Thank you for the post. Guess your not a fan of the wheels, either way doesn't matter if you can run them without id imagine more additional custom work.

So with what I have planned should be looking for a 5.25 or 5.5
 
I like the wheels, they look sweet. They just won't fit with out a narrowed rear and custom axles.
 
I like the wheels, they look sweet. They just won't fit with out a narrowed rear and custom axles.
I'd have to take an inch off each tube and axle in theroy? Does this also affect spring/shock/perch?Or cut and dry shorten reat and custom axles?

I love these wheels and would willing to go through a little extra effort. I plan on dropping the rear during this project anyways and buying axles.

Sorry to keep picking your brain.
 
I'd have to take an inch off each tube and axle in theroy? Does this also affect spring/shock/perch?Or cut and dry shorten reat and custom axles?

I love these wheels and would willing to go through a little extra effort. I plan on dropping the rear during this project anyways and buying axles.

Sorry to keep picking your brain.

If you go narrowed I'd skip cutting the rare A Body housing and use something more common.

Conversely you might be able to buy the 10" wide wheel with a 7.5" back spacing and have them narrowed ~2", I would speak to shop about that to see if these can be narrowed.

Or buy the Weld version.
upload_2020-5-20_12-13-25.png
 
If you go narrowed I'd skip cutting the rare A Body housing and use something more common.

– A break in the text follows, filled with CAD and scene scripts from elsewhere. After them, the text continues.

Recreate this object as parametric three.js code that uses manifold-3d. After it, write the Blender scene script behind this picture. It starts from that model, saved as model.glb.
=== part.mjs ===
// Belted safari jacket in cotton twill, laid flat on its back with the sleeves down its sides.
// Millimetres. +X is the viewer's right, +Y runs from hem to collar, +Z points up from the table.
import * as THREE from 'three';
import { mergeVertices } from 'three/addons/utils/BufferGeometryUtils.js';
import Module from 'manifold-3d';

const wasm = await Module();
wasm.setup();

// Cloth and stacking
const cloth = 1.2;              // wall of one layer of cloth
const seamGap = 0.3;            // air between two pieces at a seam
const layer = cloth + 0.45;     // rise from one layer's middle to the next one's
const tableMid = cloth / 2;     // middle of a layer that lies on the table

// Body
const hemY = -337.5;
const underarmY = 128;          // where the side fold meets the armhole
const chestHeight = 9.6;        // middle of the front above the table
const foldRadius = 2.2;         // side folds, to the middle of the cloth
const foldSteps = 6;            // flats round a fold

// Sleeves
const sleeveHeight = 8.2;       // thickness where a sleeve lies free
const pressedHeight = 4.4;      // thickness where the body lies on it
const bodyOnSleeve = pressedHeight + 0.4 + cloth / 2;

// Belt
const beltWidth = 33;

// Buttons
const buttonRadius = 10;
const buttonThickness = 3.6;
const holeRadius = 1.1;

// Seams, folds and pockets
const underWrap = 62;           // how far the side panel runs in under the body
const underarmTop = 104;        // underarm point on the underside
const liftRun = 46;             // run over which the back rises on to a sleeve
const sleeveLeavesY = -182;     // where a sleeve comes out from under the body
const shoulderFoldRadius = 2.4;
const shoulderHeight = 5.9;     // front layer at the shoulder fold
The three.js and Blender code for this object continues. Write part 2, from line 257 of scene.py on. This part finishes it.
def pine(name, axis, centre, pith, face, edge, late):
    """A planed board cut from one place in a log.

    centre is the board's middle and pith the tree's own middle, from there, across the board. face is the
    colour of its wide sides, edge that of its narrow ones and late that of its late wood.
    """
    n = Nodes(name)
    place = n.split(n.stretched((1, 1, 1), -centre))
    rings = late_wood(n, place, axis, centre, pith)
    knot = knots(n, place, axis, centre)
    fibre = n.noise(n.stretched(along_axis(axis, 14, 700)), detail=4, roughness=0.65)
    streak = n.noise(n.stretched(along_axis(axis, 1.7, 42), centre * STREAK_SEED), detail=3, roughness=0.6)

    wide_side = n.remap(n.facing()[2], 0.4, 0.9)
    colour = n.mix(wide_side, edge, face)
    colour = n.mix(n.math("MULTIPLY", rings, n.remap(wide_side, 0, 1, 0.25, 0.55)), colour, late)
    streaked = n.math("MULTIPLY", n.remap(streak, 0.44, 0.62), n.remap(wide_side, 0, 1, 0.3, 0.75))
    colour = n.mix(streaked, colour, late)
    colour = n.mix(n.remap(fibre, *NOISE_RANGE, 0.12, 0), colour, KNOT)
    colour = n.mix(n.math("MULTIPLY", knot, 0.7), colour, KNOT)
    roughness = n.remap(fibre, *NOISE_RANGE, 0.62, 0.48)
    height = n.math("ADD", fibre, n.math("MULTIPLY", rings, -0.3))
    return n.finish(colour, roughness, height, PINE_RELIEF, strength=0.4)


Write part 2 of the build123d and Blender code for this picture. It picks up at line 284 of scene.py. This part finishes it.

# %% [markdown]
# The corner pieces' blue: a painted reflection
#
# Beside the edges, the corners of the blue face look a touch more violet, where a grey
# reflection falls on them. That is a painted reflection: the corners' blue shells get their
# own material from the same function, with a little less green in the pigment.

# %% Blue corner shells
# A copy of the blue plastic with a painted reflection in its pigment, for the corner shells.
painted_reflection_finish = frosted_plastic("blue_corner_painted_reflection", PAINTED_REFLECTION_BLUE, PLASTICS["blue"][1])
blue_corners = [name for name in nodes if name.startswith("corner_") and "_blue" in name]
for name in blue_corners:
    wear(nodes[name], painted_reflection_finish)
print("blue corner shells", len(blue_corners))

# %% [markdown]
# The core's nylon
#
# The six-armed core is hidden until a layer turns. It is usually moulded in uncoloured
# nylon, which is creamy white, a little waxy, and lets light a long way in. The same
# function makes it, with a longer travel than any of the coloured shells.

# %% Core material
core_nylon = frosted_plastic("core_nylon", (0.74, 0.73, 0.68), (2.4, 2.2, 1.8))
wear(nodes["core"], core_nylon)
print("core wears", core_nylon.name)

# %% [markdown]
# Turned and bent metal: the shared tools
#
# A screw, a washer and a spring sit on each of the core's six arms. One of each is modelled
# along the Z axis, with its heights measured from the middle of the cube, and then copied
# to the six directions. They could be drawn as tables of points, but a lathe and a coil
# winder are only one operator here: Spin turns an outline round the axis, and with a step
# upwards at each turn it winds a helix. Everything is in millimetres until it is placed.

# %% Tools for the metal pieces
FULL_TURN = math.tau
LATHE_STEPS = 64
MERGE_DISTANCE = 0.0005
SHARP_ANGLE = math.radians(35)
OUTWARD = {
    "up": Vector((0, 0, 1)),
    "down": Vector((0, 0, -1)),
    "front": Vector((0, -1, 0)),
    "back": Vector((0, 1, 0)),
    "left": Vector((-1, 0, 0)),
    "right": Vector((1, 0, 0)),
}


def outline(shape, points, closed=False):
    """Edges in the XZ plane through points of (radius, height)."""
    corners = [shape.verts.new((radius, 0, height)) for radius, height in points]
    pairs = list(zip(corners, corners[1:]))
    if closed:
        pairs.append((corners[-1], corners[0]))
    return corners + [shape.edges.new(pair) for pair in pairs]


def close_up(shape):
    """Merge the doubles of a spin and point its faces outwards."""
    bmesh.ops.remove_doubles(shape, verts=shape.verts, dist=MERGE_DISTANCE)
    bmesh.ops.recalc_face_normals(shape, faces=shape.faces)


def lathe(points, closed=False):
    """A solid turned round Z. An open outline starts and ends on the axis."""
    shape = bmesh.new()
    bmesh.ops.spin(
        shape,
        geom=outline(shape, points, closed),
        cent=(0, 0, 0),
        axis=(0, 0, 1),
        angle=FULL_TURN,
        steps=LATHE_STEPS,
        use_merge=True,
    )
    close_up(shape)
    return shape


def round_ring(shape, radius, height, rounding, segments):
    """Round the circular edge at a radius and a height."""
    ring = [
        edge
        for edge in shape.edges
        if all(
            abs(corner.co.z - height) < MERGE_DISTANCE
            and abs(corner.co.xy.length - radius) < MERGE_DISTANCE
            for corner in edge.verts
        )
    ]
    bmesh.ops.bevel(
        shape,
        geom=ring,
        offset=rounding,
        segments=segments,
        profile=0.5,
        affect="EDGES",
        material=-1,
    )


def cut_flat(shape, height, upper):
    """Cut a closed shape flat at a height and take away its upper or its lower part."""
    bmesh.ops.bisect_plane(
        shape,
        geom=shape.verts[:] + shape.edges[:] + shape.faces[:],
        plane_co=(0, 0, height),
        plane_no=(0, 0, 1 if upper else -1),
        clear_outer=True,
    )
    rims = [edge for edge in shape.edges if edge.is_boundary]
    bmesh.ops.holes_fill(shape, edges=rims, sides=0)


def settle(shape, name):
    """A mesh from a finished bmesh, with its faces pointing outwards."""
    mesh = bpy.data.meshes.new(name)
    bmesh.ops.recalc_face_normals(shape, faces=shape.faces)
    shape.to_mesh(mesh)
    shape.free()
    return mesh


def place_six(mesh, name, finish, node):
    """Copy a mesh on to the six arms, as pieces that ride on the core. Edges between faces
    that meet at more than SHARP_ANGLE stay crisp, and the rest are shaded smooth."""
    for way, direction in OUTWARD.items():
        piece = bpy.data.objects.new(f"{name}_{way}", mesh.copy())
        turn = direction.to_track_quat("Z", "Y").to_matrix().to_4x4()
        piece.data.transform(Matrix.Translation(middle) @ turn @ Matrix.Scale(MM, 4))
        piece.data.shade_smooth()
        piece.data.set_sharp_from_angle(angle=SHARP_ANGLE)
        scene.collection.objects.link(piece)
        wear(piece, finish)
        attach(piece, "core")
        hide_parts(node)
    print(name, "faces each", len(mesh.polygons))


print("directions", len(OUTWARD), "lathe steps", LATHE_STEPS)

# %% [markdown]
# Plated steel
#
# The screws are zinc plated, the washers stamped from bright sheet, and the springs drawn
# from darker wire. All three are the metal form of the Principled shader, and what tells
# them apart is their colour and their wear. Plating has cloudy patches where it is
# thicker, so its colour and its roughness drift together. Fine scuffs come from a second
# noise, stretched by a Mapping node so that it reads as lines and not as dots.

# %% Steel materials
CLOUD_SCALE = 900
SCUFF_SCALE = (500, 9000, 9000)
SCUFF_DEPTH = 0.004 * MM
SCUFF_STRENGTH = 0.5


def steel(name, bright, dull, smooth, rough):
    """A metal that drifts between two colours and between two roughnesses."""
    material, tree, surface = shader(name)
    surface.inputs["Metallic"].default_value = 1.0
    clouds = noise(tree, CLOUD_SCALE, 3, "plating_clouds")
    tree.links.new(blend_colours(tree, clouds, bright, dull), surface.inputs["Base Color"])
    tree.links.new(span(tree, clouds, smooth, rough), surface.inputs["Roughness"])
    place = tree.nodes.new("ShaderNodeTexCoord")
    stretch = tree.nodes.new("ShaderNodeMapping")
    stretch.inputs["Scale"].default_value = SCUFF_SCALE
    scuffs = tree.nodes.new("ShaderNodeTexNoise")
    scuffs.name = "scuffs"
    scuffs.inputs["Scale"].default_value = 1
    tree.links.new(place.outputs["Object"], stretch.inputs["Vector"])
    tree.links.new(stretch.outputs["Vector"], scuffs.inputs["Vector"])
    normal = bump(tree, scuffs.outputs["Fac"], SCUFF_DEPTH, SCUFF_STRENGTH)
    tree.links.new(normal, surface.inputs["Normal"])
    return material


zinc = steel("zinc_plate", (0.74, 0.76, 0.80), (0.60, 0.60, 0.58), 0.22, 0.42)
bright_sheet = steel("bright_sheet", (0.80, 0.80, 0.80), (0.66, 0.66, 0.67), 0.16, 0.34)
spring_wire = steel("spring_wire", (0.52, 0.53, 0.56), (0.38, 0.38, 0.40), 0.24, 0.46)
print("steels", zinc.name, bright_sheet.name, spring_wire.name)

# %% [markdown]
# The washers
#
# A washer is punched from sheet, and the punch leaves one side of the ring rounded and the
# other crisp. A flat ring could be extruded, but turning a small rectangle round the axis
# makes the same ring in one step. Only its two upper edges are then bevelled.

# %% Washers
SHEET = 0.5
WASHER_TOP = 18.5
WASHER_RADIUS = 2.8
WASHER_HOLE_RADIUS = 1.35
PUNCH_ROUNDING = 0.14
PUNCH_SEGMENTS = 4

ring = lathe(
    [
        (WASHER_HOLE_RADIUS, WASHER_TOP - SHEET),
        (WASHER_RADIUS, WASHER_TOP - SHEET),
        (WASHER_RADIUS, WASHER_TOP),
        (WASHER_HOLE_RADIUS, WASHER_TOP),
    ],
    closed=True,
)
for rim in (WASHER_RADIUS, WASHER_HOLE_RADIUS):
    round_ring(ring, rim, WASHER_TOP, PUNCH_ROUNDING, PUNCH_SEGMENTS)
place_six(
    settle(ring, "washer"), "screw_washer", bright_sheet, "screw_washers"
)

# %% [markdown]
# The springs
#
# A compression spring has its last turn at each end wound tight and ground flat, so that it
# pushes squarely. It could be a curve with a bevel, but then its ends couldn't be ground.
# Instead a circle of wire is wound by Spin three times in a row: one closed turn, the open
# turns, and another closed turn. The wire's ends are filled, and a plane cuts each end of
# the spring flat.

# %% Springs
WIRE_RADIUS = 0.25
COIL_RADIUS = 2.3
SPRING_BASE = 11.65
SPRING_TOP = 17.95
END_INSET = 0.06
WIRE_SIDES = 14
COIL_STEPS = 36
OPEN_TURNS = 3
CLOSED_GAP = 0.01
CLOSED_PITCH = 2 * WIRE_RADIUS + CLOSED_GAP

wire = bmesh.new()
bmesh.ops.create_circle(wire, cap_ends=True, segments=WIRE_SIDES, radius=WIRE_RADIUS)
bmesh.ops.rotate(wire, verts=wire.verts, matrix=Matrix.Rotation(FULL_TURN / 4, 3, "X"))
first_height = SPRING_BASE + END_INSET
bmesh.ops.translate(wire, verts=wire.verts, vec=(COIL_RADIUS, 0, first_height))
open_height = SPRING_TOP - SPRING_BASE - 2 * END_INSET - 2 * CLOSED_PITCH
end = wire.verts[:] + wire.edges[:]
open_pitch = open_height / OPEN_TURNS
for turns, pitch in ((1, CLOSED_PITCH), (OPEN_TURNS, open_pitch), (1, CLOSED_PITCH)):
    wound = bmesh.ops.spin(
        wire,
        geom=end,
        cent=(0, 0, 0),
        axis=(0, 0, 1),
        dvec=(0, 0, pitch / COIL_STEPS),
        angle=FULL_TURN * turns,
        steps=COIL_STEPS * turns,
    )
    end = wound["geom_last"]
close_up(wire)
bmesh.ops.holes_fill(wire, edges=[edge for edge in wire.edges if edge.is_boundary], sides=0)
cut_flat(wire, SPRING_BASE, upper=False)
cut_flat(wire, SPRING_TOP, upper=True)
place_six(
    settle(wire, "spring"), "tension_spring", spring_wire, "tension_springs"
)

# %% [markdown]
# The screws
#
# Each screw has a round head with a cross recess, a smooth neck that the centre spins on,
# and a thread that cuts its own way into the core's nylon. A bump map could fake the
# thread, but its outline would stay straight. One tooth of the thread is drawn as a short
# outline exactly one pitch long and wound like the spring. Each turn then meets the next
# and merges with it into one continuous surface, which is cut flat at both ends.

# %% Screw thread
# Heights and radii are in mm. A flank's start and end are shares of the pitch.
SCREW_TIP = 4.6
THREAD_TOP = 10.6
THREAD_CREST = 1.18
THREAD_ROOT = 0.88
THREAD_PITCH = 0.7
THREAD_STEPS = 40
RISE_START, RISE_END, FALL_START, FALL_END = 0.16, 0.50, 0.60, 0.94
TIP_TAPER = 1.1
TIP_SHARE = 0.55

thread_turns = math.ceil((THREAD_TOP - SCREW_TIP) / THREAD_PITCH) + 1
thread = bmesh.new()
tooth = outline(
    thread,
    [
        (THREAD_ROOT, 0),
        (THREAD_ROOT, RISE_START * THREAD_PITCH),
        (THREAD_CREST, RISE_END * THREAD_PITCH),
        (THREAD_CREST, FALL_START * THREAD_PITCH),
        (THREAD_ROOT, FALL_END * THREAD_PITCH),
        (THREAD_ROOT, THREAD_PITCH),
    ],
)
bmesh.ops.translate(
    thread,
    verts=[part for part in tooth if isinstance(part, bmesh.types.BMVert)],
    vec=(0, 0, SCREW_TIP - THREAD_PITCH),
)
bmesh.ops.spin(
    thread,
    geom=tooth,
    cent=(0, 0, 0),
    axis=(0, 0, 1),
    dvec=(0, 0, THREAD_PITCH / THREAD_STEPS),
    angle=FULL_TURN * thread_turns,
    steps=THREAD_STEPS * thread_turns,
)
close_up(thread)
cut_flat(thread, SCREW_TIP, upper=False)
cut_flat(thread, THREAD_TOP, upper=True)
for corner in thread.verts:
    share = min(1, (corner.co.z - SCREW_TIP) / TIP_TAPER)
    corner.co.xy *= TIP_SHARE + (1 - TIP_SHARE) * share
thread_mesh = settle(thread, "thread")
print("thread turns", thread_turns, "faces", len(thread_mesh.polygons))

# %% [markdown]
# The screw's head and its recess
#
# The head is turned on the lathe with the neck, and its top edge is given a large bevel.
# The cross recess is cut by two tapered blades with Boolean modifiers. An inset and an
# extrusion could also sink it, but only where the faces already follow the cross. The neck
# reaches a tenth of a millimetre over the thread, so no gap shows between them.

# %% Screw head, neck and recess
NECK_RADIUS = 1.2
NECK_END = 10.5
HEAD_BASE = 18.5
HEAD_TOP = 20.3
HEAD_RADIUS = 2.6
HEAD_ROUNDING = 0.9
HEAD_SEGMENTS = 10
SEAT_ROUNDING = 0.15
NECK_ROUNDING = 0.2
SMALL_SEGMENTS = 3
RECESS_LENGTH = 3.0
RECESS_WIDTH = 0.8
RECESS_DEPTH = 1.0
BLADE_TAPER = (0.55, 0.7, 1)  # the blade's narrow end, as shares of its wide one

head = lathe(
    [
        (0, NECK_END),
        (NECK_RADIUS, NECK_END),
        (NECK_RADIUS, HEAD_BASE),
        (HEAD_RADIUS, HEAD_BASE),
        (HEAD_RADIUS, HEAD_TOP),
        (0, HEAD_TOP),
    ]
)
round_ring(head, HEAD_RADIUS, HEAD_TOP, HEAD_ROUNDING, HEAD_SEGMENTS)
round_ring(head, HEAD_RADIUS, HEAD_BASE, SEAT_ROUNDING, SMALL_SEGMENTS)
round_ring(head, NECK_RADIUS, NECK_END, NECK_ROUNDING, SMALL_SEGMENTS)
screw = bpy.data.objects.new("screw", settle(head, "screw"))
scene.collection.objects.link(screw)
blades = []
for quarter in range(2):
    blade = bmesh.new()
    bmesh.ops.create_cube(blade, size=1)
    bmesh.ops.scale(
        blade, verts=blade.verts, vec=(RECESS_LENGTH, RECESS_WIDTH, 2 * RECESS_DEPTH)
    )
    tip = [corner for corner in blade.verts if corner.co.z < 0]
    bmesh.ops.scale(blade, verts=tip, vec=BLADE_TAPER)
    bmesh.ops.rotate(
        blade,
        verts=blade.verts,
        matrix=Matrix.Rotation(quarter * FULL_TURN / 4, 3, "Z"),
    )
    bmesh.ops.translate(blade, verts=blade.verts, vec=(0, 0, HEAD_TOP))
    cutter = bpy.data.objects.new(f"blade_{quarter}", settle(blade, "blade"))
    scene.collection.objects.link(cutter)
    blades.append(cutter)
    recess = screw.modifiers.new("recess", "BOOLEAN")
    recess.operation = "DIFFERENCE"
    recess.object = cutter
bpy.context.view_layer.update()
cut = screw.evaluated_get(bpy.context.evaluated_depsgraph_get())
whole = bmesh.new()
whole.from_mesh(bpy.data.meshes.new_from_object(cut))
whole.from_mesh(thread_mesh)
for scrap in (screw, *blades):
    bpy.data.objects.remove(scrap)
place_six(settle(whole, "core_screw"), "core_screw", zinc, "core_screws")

Conversely you might be able to buy the 10" wide wheel with a 7.5" back spacing and have them narrowed ~2", I would speak to shop about that to see if these can be narrowed.

Or buy the Weld version.
View attachment 1715532029

Guess im just playing devils advocate their. Put money into a quality wheel or spend it customizing rear.

Truly appreciate you taking the time to answer so quickly.